Supplied entries:
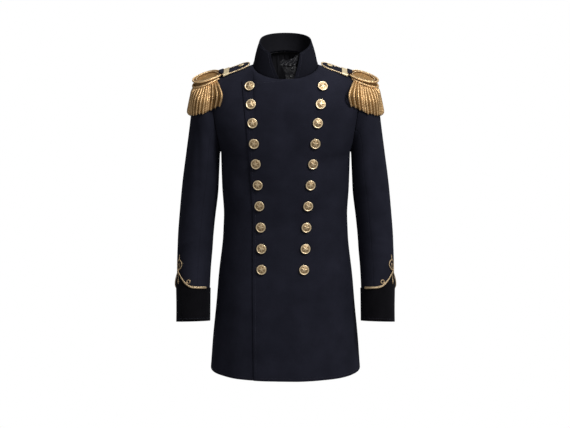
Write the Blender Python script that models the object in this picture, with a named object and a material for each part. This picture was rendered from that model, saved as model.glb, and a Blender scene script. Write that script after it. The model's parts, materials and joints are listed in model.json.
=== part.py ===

...

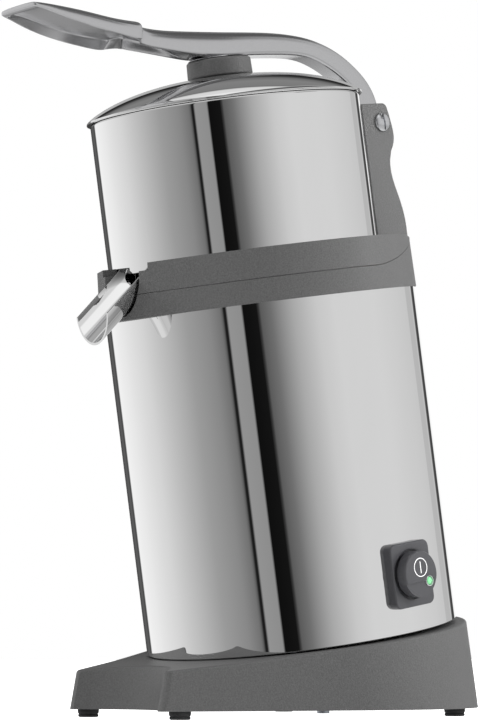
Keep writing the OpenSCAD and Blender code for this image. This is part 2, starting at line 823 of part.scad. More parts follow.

* * *

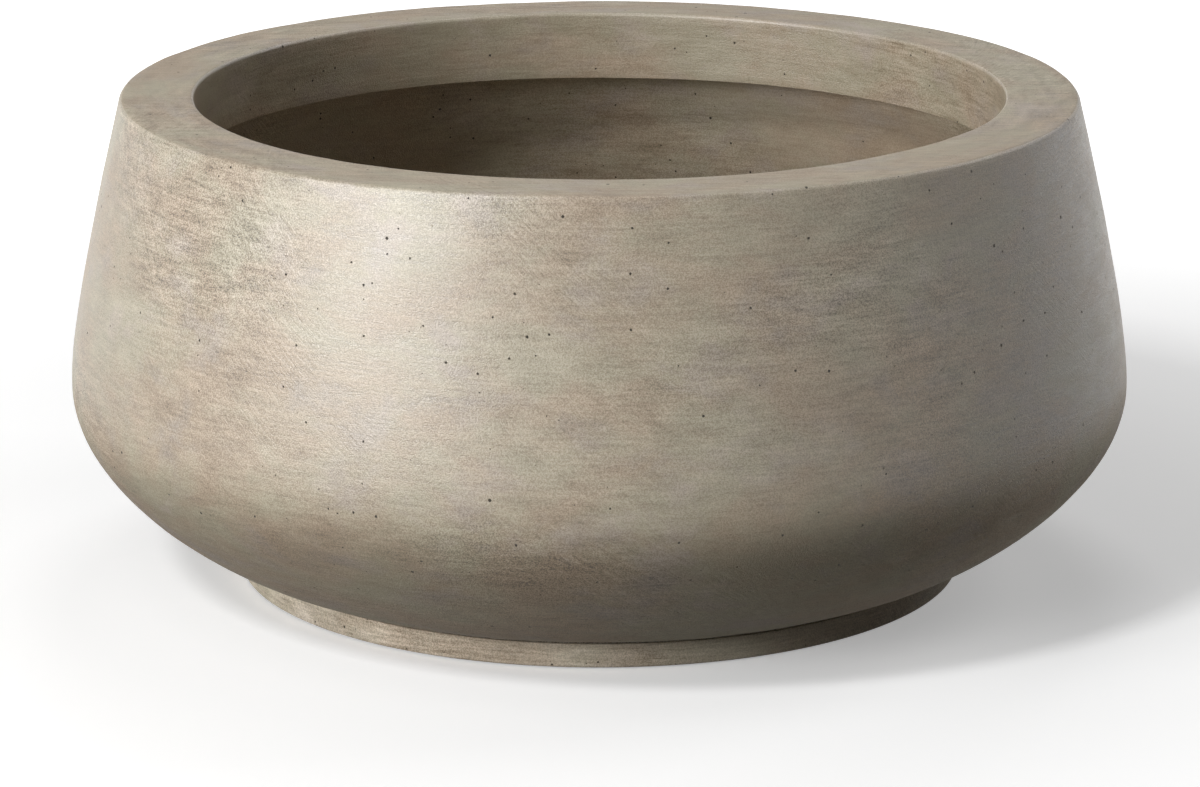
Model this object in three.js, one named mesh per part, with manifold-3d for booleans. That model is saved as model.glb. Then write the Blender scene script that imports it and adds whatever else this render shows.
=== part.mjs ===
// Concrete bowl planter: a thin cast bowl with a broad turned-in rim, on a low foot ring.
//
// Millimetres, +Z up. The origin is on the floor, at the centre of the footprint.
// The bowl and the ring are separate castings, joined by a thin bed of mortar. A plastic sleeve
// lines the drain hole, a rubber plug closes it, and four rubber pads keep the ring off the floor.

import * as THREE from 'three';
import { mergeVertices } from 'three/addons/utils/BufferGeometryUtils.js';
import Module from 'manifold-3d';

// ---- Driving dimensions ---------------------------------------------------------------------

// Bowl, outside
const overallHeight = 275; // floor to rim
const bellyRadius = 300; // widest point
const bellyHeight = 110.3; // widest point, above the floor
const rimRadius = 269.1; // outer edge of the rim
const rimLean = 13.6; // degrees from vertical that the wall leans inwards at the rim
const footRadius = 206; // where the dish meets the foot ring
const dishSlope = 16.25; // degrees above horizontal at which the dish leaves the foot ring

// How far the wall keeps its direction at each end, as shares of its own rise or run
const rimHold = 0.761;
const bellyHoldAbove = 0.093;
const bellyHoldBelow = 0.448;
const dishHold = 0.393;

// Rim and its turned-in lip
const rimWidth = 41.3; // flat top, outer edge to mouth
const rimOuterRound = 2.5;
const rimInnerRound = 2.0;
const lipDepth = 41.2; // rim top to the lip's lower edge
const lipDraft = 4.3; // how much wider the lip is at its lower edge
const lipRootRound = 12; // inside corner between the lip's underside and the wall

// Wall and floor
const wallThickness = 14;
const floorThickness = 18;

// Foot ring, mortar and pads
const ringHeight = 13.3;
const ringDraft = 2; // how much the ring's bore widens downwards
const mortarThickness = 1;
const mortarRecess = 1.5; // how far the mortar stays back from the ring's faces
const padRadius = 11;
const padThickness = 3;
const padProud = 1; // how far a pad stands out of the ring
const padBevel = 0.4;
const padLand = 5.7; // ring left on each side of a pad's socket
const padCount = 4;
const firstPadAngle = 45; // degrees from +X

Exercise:
Repeat exactly the lines from the one containing "Model this object" to the one containing "off the floor.", both lines included, and nothing else.

Task response:
Model this object in three.js, one named mesh per part, with manifold-3d for booleans. That model is saved as model.glb. Then write the Blender scene script that imports it and adds whatever else this render shows.
=== part.mjs ===
// Concrete bowl planter: a thin cast bowl with a broad turned-in rim, on a low foot ring.
//
// Millimetres, +Z up. The origin is on the floor, at the centre of the footprint.
// The bowl and the ring are separate castings, joined by a thin bed of mortar. A plastic sleeve
// lines the drain hole, a rubber plug closes it, and four rubber pads keep the ring off the floor.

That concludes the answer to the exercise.